Within the context of the exhibition, the concept of “home” is treated neither as a fixed origin nor a final destination. On the contrary, it is defined as an ambiguous and fluid structure—one that is constantly reconstructed by everything passing through it, offering coherence while simultaneously exposing its own instability. Within this fluidity, image and object, memory and material, self and other meet on a common ground of transience. In this space where bonds are formed, dissolved, and reunited in entirely different forms, what remains is not a fixed narrative, but a living, breathing, and constantly evolving fragile constellation.

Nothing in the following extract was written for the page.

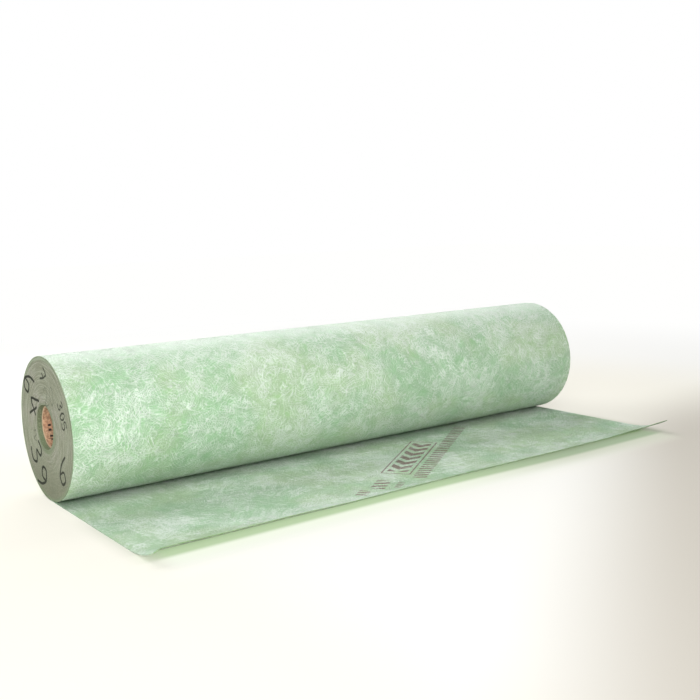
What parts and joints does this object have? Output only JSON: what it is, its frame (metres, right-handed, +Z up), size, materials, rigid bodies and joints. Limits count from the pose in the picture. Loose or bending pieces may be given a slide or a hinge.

The spatial anatomy of this living system is shaped by Emma Resch’s ongoing “Cluster” series. In a production process guided by intuition, alienation, and repetition, Resch cuts and reassembles her gestural drawings to create massive, site-specific collage installations that respond organically to their environment. Known for her practice in spaces such as ASPN Gallery and Kunstraum Ortloff, the artist weaves fragmented forms into the architectural fabric of the space like an evolving organism.
Jared Cooper Cobain responds to this structure with a profound “pictorial archaeology” focused on the variable and fragmented nature of memory. His works, shaped through processes of layering, erasing, and reworking, deliberately destabilize the viewer’s visual perception, bringing the elusive nature of memories to the canvas. The visual synergy created by Resch’s spatial interventions and Cobain’s temporal excavations on canvas is accompanied by the electronic sounds of juli dot fun, whose philosophy of “embrace chaos, be gentle, trust the process” completes the multidimensional, living universe of the exhibition.